シギウナギは思ったより味がある
戸田の深海底引き網で漁獲された雑魚の中になかなかレアな魚が混ざっていたので持って帰ってきました。その名も「シギウナギ」です。
今回はこの魚を紹介します。
シギウナギとは
魚類検索によるとシギウナギは水深300~2000mに生息する深海魚で、日本では北海道~土佐湾の太平洋沖に生息。成長すると1mを超えるそうだ。
和名に”ウナギ”と付いていますが、ウナギ科の魚ではなくウナギ目・シギウナギ科の魚で、細く反り返った顎が特徴。和名のシギ(鴫)はこの特徴的な顎が由来だと思われます。本種も含め日本には3種のシギウナギ科の魚が生息しているみたいです。
また、シギウナギの雄は性成熟期にこの両顎を短縮する変態を行うといいます。せっかくカッコイイ顎を持っているのにもったいないですね。
底引き網でたまに漁獲される
水深300~2000mの深海に生息しているシギウナギは稀に浅海域で発見されることがありますが、主に発見されるのは深海底引き網漁です。今回、手に入れたシギウナギも底引き網で漁獲されたものです。

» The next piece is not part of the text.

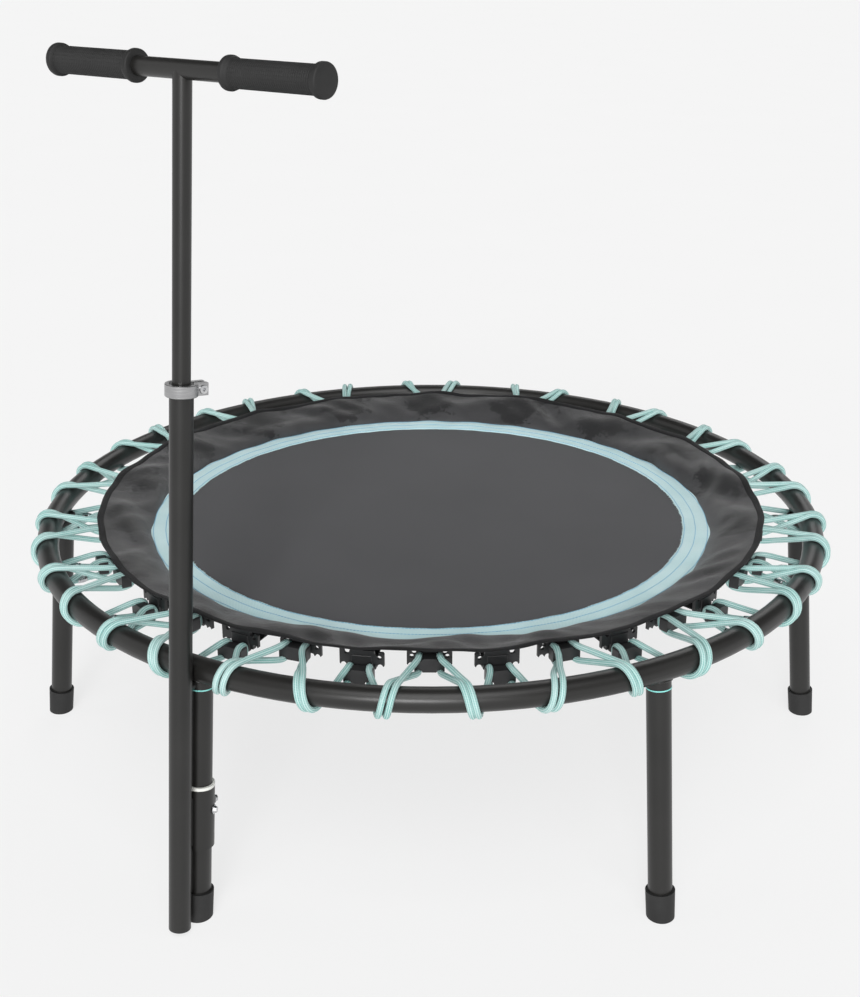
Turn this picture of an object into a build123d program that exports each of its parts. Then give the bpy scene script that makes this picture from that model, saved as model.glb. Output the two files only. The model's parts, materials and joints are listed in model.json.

ただ、底引き網とはいえ毎回獲れる訳ではなくたまに獲れる程度です。この日は5網中1網に2尾のシギウナギが入ってました。(正確には網に引っかかっていた)
シギウナギを食べる
そんなシギウナギを今回は日本料理っぽく「お刺身」と「天ぷら」でいただきます。標本にするか迷いましたが、食の誘惑に負けてしまいました。
下処理は内臓を取るだけで、内臓は鰓のあたりに切れ目を入れて引っ張ってやるとスーっと綺麗とれます。頭部は落としても落とさなくても良いですが落とさないほうが後々映えます。刺身の場合はそのままぶつ切りにして完成です。
お刺身
見た目は普段僕たちが食べているお刺身とは少し違って見えますが、シギウナギをお刺身にしようとしたら十中八九こういった感じになるかと思います。というのもシギウナギの中骨は柔らかいため、三枚に下ろさずともぶつ切りにするだけでお刺身になれるからです。
食感はパキパキとした感じで魚の旨味が僅かに感じられます。このパキパキとした食感は恐らく中骨でしょう。柔らかいとはいえ少々気になります。
味や身質については文句なし。深海魚といえば水っぽいものが多いけどシギウナギは割と身も味もしっかりしているほう。悪くないです。むしろ下処理が簡単な分、他の深海魚よりも扱いやすいかもしれません。
天ぷら
次は寿司と共に江戸の和食の代表格である「天ぷら」です。
お刺身に使わなかった半分を油で揚げました。ムカデのような見た目になってしまいましたがわざとではありません。
食感は生の時とは打って変わってフワフワとした感じで、骨は全くと言っていいほど気になりません。身の味も生の時に比べると明らかで、僅かに甘味を感じるほどです。
骨が気にならない分、お刺身より天ぷらをオススメしたいです。